Variables with a native type can't get a null
value, so non-local variables are initialized with 0
or false
, as a fallback. It's not best solution, sure, but I don't know a better one. ;-)
This is just a guess, but it might be the way it is for statics since it's easy to implement, and useful.
The compiler can co-allocate all the variables into one contigous memory area, and then either emit code (a single memset()
call) to clear it before main()
is called. In many cases it can also rely on features of the operating system's executable file format, if that format supports "bss sections", which are cleared by the loader instead. This saves space in the executable, you could have
static unsigned char megabyte[1 << 20];
and the executable would not grow by a megabyte.

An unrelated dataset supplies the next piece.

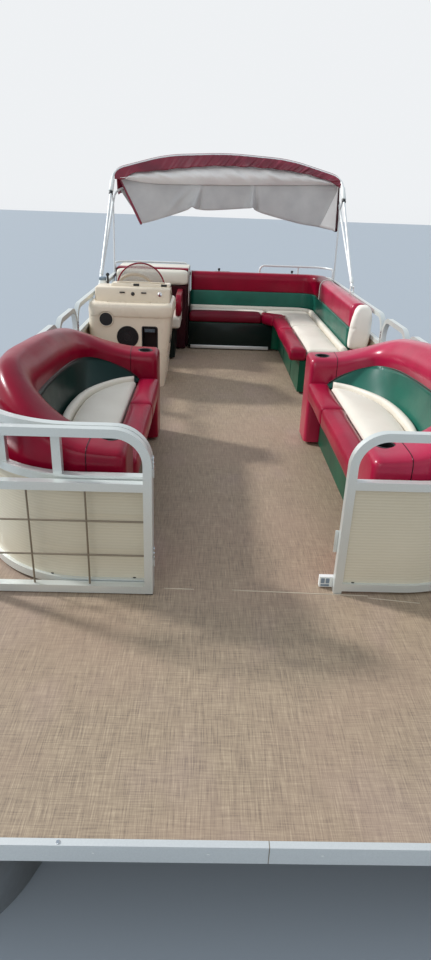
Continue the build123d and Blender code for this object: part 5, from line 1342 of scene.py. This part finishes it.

For local variables, none of these apply; they are allocated "on the fly" (typically on a stack) and it would be a waste of resources to clear them, since they're typically going to be assigned to very soon anyway.
I have no idea about java and I doubt it's different for statics/locals in java.
As for c and c++, it's about programmers caring about their code effect and loving being in control. Initializing local variables would imply execution of extra code each time program enters the scope. For frequently called functions that may be a disaster.
So to some extent these are just design decisions on the part of the language designers. But the probable reasons for these decisions in Java are:
- for static/member variables, if you're going to initialise them to something, then zero is a convenient value because (a) it's generally a suitable value to mean "not set to anything else special", and is the value you would have picked anyway in some cases such as counters; and (b) internally, it's likely that zero can be used for "special" values, notably to represent null in the case of an object reference.
- for local variables, giving them no default allows for the rule that forces the programmer to set some value before the variable is read, which can actually be useful in allowing the compiler to spot certain errors.
In the case of local variables, it's also conceivable that a local variable could be declared (which at the bytecode/machine code level essentially means allocating stack space/moving the stack pointer) but then never actually written/read in a particular code path. So not having a default avoids doing unnecessary work of setting a default in those cases.
I repeat, though, these are design decisions to some extent. They're essentially a tradeoff between what's likely to be convenient for JVM implementations and convenient for programmers.
N.B. In C/C++, "static" variables mean a different thing to static variables in Java!
Why the static variables are deterministically initialized and local variables aren't?
See how the static variables are implemented. The memory for them is allocated at link time, and the initial value for them is also provided at link time. There is no runtime overhead.
On the other hand, the memory for local variables is allocated at run time. The stack has to grow. You don't know what was there before. If you want, you can clear that memory (zero it), but that would incur a runtime overhead. The C++ philosophy is "you don't pay for things you don't use", so it doesn't zero that memory by default.
OK, but why are static variables initialized to zero, and not some other value?
Well, you generally want to do something with that variable. But then how do you know if it has been initialized? You could create a static boolean variable. But then it also has to be reliably initialized to something (preferably false). How about a pointer? You'd rather want it initialized to NULL than some random garbage. How about a struct/record? It has some other data members inside. It makes sense to initialize all of them to their default values. But for simplicity, if you use the "initialize to 0" strategy, you don't have to inspect the individual members and check their types. You can just initialize the entire memory area to 0.
This is not really a technical requirement. The semantics of initialization could still be considered sane if the default value is something other than 0, but still deterministic. But then, what should that value be? You can quite easily explain why 0 is used (although indeed it sounds slightly arbitrary), but explaining -1 or 1024 seems to be even harder (especially that the variable may not be large enough to hold that value, etc).
And you can always initialize the variable explicitly.
And you always have paragraph 8.5.6 of the C++ standard which says "Every object of static storage duration shall be zero-initialized at program startup".
For more info, please refer to these other questions:
This has to do with the concept of "only pay for what you use" in C/C++.
For static variables, an initialization can be made without generating code. The object file contains the initial values for the variables in the data segment and when the OS loads the executable it loads and maps this data segment before the program starts executing.
For local variables there's no way to initialize them without code because they are not initialized once, they should be initialized every time you enter their scope; also they are allocated in the stack, and when the allocation occurs the initial value in the stack in the general case is simply what was there before (except those rare moments you grow the stack more than it has grown before).
So to implicitly initialize a local variable the compiler would need to generate code without the programmer explicitly commanding it to do so, which is quite against that "philosophy".
About Java, as far as I know, variables are always initialized when the program enters their scope, no matter if they are static or not. The only significant difference between them is that the scope of static variables is the entire program. Given that, the behavior is consistent among all of them.